We must think how to handle the social consequences more intelligently. Politicians have to start with being more honest about how immigration fits into our interdependent world.
...The west has grown accustomed to treating the globe as its plaything. Yet we cannot holiday in Phuket, buy second homes in Croatia, or gloat over cheap clothes from China without accepting that the foreigners whose lives we disrupt have a right to pursue their goals too. Will politicians ever dare to tell us to grow up?
I feel sorry for Grace, and others in her plight - but I'm not convinced that an amnesty is the best answer. Russel is however right to argue against the fantasy that in a European Union of 25 members states anyone can really control migration. Influence the mix? Certainly. Stop it? No chance.

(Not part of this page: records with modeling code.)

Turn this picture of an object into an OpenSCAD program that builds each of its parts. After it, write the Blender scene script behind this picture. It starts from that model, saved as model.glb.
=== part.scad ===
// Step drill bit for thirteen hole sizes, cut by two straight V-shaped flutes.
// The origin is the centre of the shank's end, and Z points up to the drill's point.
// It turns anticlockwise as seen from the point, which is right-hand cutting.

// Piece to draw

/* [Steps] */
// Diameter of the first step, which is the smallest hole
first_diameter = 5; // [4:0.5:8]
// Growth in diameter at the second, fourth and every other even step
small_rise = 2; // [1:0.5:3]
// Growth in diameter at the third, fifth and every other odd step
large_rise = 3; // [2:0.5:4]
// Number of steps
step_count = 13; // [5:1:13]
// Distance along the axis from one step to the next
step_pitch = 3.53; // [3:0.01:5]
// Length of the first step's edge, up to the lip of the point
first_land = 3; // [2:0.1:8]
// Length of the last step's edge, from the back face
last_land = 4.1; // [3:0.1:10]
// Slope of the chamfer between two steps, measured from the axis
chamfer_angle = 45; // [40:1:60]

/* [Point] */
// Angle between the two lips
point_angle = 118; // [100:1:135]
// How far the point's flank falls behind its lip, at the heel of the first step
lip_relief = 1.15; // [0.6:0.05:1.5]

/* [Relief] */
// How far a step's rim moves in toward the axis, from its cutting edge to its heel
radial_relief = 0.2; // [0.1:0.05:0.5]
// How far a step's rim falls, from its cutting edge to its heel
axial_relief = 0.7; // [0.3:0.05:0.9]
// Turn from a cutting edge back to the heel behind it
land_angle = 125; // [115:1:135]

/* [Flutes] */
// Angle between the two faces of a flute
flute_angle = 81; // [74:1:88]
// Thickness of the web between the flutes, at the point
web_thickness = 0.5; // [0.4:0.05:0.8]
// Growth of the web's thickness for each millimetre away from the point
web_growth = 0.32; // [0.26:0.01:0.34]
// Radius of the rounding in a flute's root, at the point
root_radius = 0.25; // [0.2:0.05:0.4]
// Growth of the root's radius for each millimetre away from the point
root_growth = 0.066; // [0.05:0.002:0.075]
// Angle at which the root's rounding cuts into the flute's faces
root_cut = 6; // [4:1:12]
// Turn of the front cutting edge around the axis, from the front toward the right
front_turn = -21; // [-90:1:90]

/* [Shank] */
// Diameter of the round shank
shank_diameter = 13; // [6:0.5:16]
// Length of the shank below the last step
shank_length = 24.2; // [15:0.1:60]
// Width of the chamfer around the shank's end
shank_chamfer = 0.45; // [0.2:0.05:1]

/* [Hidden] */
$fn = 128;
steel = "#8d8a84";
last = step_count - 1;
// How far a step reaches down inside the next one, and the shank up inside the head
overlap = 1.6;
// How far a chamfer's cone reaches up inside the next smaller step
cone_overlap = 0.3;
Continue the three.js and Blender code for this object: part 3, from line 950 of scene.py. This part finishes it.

The article states: "The Home Office's estimate is that there are half a million illegal migrants like Grace in the country, alongside the legal ones, and yet we still have a shortage of workers for low-skilled jobs. We need people like her." Normally, in rich countries, there are shortages of workers for high-skilled jobs and surpluses of workers for low-skilled jobs. I'm sure there are lots of low-skilled workers, who've dropped out of the labor force, because either jobs weren't available or wages were too low, who would accept higher paying jobs, if they existed. Also, those jobs would become more employee-driven rather than employer-driven (similar to the current consumer-driven economy rather than the producer-driven economy a hundred years ago). It seems, some people believe what's good for capital flows is also good for labor flows. Capital will flow to earn the greatest return and eventually in an efficient and unrestricted global market, the rate of return will equalize (adjusted for risks). Labor can also flow, until wages are eventually equal in every country. Consequently, it seems, labor inflows would initially increase the most in rich countries, because it's doubtful many would move to another country for lower wages.